Appellants’ seventh point complains that the trial court abused his discretion in ordering Jose Cantu, Jr., committed to the State Training School for Boys at Gatesville, Coryell County, Texas, for an indeterminate period of time not extending beyond the time he shall reach the age of twenty-one years, instead of committing appellant to the custody of his parents. There is no evidence in the record indicating that the parents of Jose Cantu, Jr., are not proper persons to have the care, custody and control of their minor son, Jose Cantu, Jr. We sustain this contention. In passing the Juvenile Delinquency Act, Art. 2338 — 1, Vernon’s Ann.Civ.Stats., the Legislature expressed a preference that a child adjudged to be a delinquent child be placed in the care, custody and control of its parents. The act provides:

“Section 1. The purpose of this Act is to secure for each child under its jurisdiction such care, guidance and control, preferably in Ms own home, as will serve the child’s welfare and the best interest of the state; and when such child is removed from his own family, to secure for him custody, care and discipline as nearly as possible equivalent to that which should have been given him by his parents. (Emphasis ours.)
“The principle is hereby recognized that children under the jurisdiction of the court are wards of the state, subject to the discipline and entitled to the protection of the state, which may intervene to safeguard them from neglect or injury and to enforce the legal obligations due to them and from them.” See also Ballard v. State, Tex.Civ.App., 192 S.W.2d 329.

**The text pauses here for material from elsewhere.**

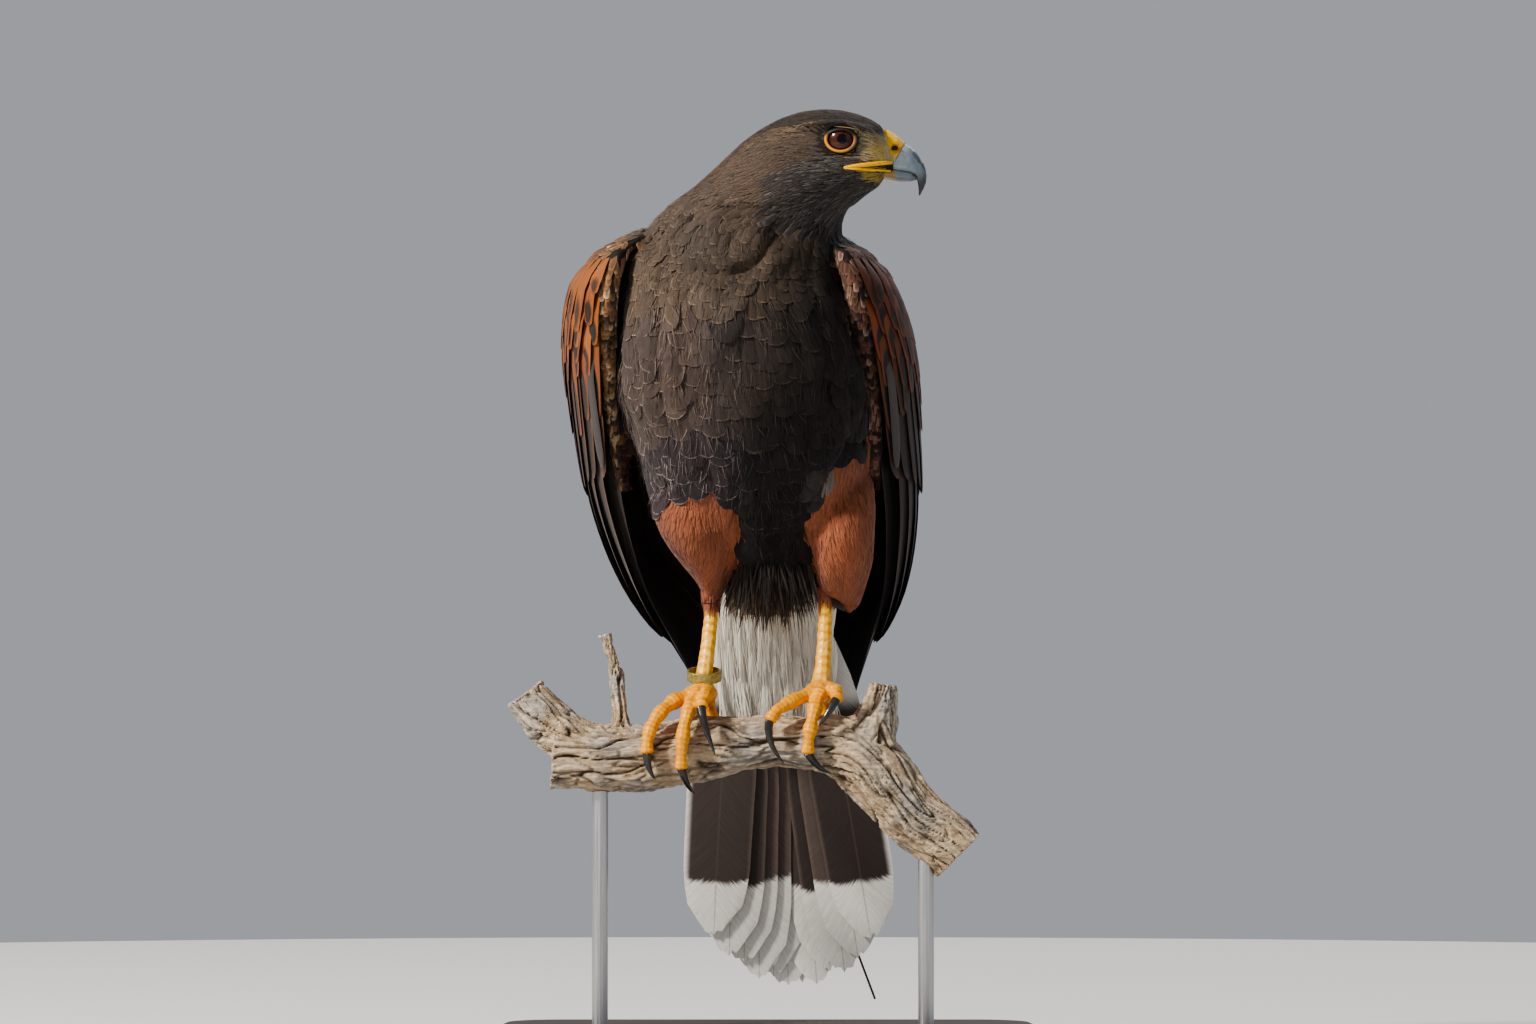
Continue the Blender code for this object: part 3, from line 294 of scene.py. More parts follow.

It is error for a trial court to commit a delinquent child to others than the child’s parents in the absence of evidence that such parents are not proper persons to have the care, guidance and custody of such minor, or that it is for the best interest of such minor and the State that he be committed to the custody of others than his own parents.

The judgment of the trial court is reversed and the cause remanded.